-- Start Dataset section --

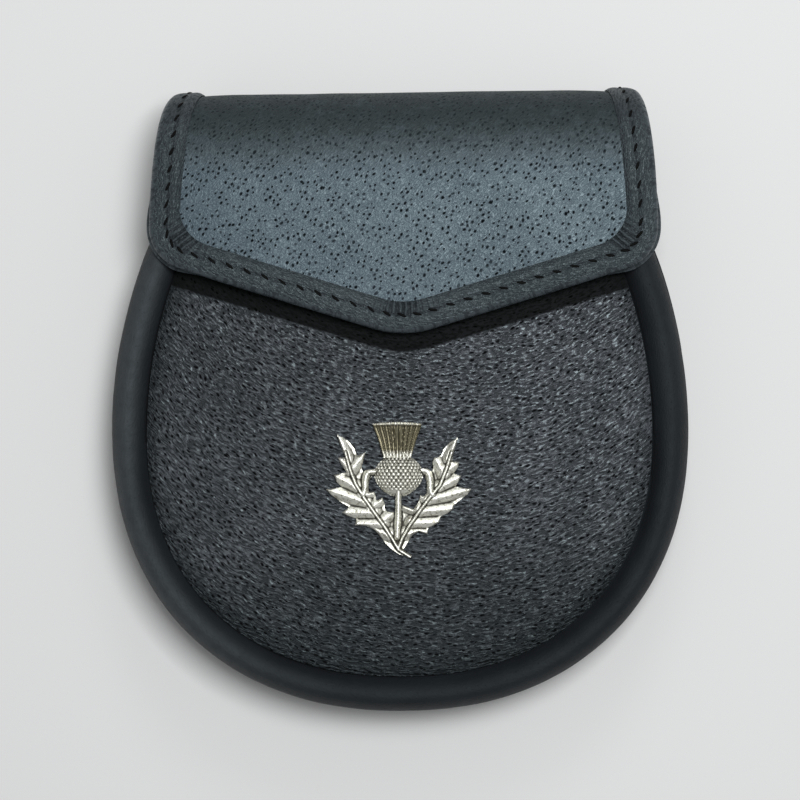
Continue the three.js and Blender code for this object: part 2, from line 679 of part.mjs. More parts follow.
// A pointed lobe with a ridge: the hull of an oval outline and of a raised line along its middle.
function lobe(root, tip, width) {
  const axis = tip.clone().sub(root);
  const across = new THREE.Vector2(-axis.y, axis.x).normalize();
  const points = [];
  for (let i = 0; i <= LOBE_STEPS; i += 1) {
    const share = i / LOBE_STEPS;
    const wave = Math.sin(Math.PI * THREE.MathUtils.lerp(LOBE_ROOT, 1, share));
    const half = (width / 2) * Math.max(wave, 0) ** LOBE_FULLNESS;
    const middle = root.clone().addScaledVector(axis, share);
    for (const side of [-1, 1]) {
      const edge = middle.clone().addScaledVector(across, side * half);
      points.push(new THREE.Vector3(edge.x, edge.y, 0), new THREE.Vector3(edge.x, edge.y, BADGE_EDGE * LOBE_EDGE));
    }
  }
  for (const { along, height } of LOBE_RIDGE) {
    const ridge = root.clone().addScaledVector(axis, along);
    points.push(new THREE.Vector3(ridge.x, ridge.y, BADGE_RIDGE * height));
  }
  return new ConvexGeometry(points);
}

// Bars between neighbouring points of a path, each with a raised middle.
function ribs(path, bar) {
  const width = stemWidth * bar.width;
  const height = BADGE_RIDGE * bar.height;
  const shoulder = height * BAR_SHOULDER;
  return path.slice(1).map((end, i) => {
    const start = path[i];
    const along = end.clone().sub(start).normalize();
    const across = new THREE.Vector2(-along.y, along.x);
    const points = [];
    for (const [middle, sign] of [[start, -1], [end, 1]]) {
      for (const side of [-1, 1]) {
        const edge = middle.clone().addScaledVector(across, (side * width) / 2);
        points.push(new THREE.Vector3(edge.x, edge.y, 0), new THREE.Vector3(edge.x, edge.y, shoulder));
      }
      const cap = middle.clone().addScaledVector(along, (sign * width) / 2);
      points.push(new THREE.Vector3(cap.x, cap.y, 0), new THREE.Vector3(cap.x, cap.y, shoulder));
      points.push(new THREE.Vector3(middle.x, middle.y, height));
    }
    return new ConvexGeometry(points);
  });
}

function thistleBulb() {
  const columns = 20;
  const rows = 12;
  const ball = new THREE.SphereGeometry(1, columns, rows).rotateX(Math.PI / 2);
  const bare = ball.clone();
  bare.deleteAttribute('normal');
  bare.deleteAttribute('uv');
  const round = mergeVertices(bare, 1e-4);
  const position = round.attributes.position;
  const point = new THREE.Vector3();
  for (let i = 0; i < position.count; i += 1) {
    point.fromBufferAttribute(position, i);
    const rising = Math.sin((point.x + point.y) * BULB_SCALES.turns);
    const falling = Math.sin((point.x - point.y) * BULB_SCALES.turns);
    point.multiplyScalar(1 + BULB_SCALES.relief * rising * falling);
    const narrowing = 1 - BULB.narrowing * smoothStep(0, 1, point.y);
    position.setXYZ(i,
      point.x * narrowing * BULB.halfWidth * (BADGE_WIDTH / 2),
      (point.y * BULB.halfHeight + BULB.y) * (draftHeight / 2),
      Math.max(point.z, 0) * BULB_RELIEF);
  }
  return toManifold(round).add(toManifold(bulbBase()));
}

// A flat disc under the bulb, which keeps its back flat.
function bulbBase() {
  const steps = 20;
  const points = [];
  for (let i = 0; i < steps; i += 1) {
    const angle = (2 * Math.PI * i) / steps;
    const centre = badgePoint({
      x: Math.cos(angle) * BULB.halfWidth * BULB.foot,
      y: BULB.y + Math.sin(angle) * BULB.halfHeight * BULB.foot,
    });
    points.push(new THREE.Vector3(centre.x, centre.y, 0), new THREE.Vector3(centre.x, centre.y, BADGE_EDGE));
  }
  return new ConvexGeometry(points);
}

function tuft() {
  const profileOf = ({ y, halfWidth, relief }) => {
    const loop = [];
    const span = halfWidth * BADGE_WIDTH;
    const points = 2 * TUFT_FLUTES;
    for (let i = 0; i <= points; i += 1) {
      const across = i / points - 0.5;
      const dome = 1 - TUFT_DOME * across ** 2;
      const flute = i % 2 ? 1 : TUFT_GROOVE;
      loop.push(new THREE.Vector2(across * span, BULB_RELIEF * relief * dome * flute));
    }
    loop.push(new THREE.Vector2(span / 2, 0), new THREE.Vector2(-span / 2, 0));
    return { loop, y: (y * draftHeight) / 2 };
  };
  const rows = TUFT.map(profileOf);
  const sections = rows.map(({ loop, y }) => loop.map(({ x, y: z }) => new THREE.Vector3(x, y, z)));
  return loft(sections, rows[0].loop);
}

function badgePosts(radius) {
  const length = PANEL_WALL + PANEL_CROWN + POST_TAIL;
  return [-1, 1].map((side) => {
    const post = new THREE.CylinderGeometry(radius, radius, length, 12).rotateX(Math.PI / 2);
    const x = (side * POST_PLACE.x * BADGE_WIDTH) / 2;
    const y = badgeCentre.y + (POST_PLACE.y * BADGE_HEIGHT) / 2;
    return post.translate(x, y, badgeCentre.z - length / 2 + BADGE_EDGE / 2);
  });
}

const badgeCentre = new THREE.Vector3(0, -BADGE_DROP, panelTop(0, 0) + SEAM_GAP);

function thistleBadge() {
  let solid = thistleBulb();
  const join = (geometry) => { solid = solid.add(toManifold(geometry)); };
  join(tuft());
  for (const bar of ribs(STEM.map(badgePoint), STEM_BAR)) join(bar);
  for (const side of [-1, 1]) {
    const turned = ({ x, y }) => badgePoint({ x: side * x, y });
    for (const { rootX, rootY, tipX, tipY, width } of LEAF_LOBES) {
      join(lobe(turned({ x: rootX, y: rootY }), turned({ x: tipX, y: tipY }), width * BADGE_WIDTH));
    }
    for (const bar of ribs(LEAF_MIDRIB.map(turned), MIDRIB_BAR)) join(bar);
    for (const bar of ribs(LEAF_ARM.map(turned), ARM_BAR)) join(bar);
  }
  solid = solid.scale([1, BADGE_HEIGHT / draftHeight, 1]);
  for (const post of badgePosts(POST_RADIUS)) {
    join(post.translate(-badgeCentre.x, -badgeCentre.y, -badgeCentre.z));
  }
  const mesh = piece('thistle_badge', fromManifold(solid), castMetal);
  mesh.position.copy(badgeCentre);
  return mesh;
}

const sporran = new THREE.Group();
sporran.add(
  backPanel(),
  gusset(),
  frontPanel(),
  flap(),
  flapBinding(),
  closureStud(),
  thistleBadge(),
  beltLoop('belt_loop_left', -1),
  beltLoop('belt_loop_right', 1),
);
sporran.position.y = centreShift;

export default sporran;
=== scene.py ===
"""Blender scene of a leather day sporran that lies on its back with its face up.

Metres. +Z comes up out of the face, +Y points to the fold at the top, and z = 0 is the floor.
"""

import logging
import math
from bisect import bisect_right
from dataclasses import dataclass, field
from enum import Enum
from functools import cached_property
from typing import Callable, Sequence

import bmesh
import bpy
import numpy as np
from mathutils import Matrix, Vector, noise


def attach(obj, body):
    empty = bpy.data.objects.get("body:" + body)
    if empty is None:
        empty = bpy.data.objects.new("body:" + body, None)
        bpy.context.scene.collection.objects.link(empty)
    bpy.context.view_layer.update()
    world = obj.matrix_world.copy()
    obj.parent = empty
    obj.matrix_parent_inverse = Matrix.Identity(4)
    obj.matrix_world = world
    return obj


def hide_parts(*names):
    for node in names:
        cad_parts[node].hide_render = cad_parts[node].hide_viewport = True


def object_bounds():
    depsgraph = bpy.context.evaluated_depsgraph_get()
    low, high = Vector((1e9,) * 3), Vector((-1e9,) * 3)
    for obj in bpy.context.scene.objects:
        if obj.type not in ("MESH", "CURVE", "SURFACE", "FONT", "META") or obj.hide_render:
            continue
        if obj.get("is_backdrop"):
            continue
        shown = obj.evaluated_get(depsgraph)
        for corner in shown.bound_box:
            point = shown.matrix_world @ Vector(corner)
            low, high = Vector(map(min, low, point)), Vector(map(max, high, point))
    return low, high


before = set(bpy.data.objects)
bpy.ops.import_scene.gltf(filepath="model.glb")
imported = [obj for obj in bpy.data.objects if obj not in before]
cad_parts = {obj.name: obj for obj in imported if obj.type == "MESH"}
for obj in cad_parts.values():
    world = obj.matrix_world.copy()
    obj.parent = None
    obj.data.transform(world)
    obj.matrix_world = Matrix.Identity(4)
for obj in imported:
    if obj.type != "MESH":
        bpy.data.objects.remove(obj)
CAD_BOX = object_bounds()

LOG = logging.getLogger("sporran")
MM = 0.001
Place = Callable[[float, float], Vector]
Value = Callable[[float, float], float]
Pair = tuple[float, float]
Colour = tuple[float, float, float]
Socket = bpy.types.NodeSocket
Sockets = bpy.types.bpy_prop_collection | dict[str, Socket]
Term = Socket | float | tuple[float, ...]


# Small helpers


def smooth_step(low: float, high: float, value: float) -> float:
    """Returns 0 below low, 1 above high, and an S-curve between them."""
    share = min(max((value - low) / (high - low), 0.0), 1.0)
    return share * share * (3.0 - 2.0 * share)


def mix(start: float, end: float, share: float) -> float:
    """Returns the value that lies at a share of the way from start to end."""
    return start + (end - start) * share


def bell(value: float, width: float) -> float:
    """Returns 1 at zero, falling smoothly to nearly nothing at twice the width."""
    return math.exp(-((value / width) ** 2))


def uneven(point: Vector, size: float, seed: float) -> float:
    """Returns smooth noise from about -1 to 1.

    Args:
        point: The place on the piece, in metres.
        size: How far apart the humps are, in metres.
        seed: A number that moves the pattern.
    """
    return noise.noise(point / size + Vector((seed, 2.0 * seed, -seed)))


def toward(angle: float) -> Vector:
    """Returns the direction at an angle from the x axis."""
    return Vector((math.cos(angle), math.sin(angle)))


def flat_skin(place: Place) -> Place:
    """Returns the skin of a sheet that lies flat: its own places, without their height."""
    return lambda across, along: place(across, along) * Vector((1.0, 1.0, 0.0))


def smooth_path(points: Sequence[Pair], steps: int) -> list[Vector]:
    """Draws a smooth curve through points in a plane.

    Args:
        points: The points that it goes through.
        steps: How many pieces each stretch between two points gets.

    Returns:
        The curve's points, from the first to the last.
    """
    knots = [Vector(point) for point in points]
    knots = [2 * knots[0] - knots[1], *knots, 2 * knots[-1] - knots[-2]]
    curve = [knots[1]]
    for before, start, end, after in zip(knots, knots[1:], knots[2:], knots[3:]):
        for step in range(1, steps + 1):
            t = step / steps
            square = (2 * before - 5 * start + 4 * end - after) * t**2
            cube = (3 * start - before - 3 * end + after) * t**3
            curve.append(0.5 * (2 * start + (end - before) * t + square + cube))
    return curve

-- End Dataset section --

*What is being asked*
Your task is to repeat the lines from the one containing "depsgraph = bpy.context.evaluated_depsgraph_get()" to the one containing "Vector(map(max, high, point))", both lines included. Leave out every other line.

*Result for this exercise*
    depsgraph = bpy.context.evaluated_depsgraph_get()
    low, high = Vector((1e9,) * 3), Vector((-1e9,) * 3)
    for obj in bpy.context.scene.objects:
        if obj.type not in ("MESH", "CURVE", "SURFACE", "FONT", "META") or obj.hide_render:
            continue
        if obj.get("is_backdrop"):
            continue
        shown = obj.evaluated_get(depsgraph)
        for corner in shown.bound_box:
            point = shown.matrix_world @ Vector(corner)
            low, high = Vector(map(min, low, point)), Vector(map(max, high, point))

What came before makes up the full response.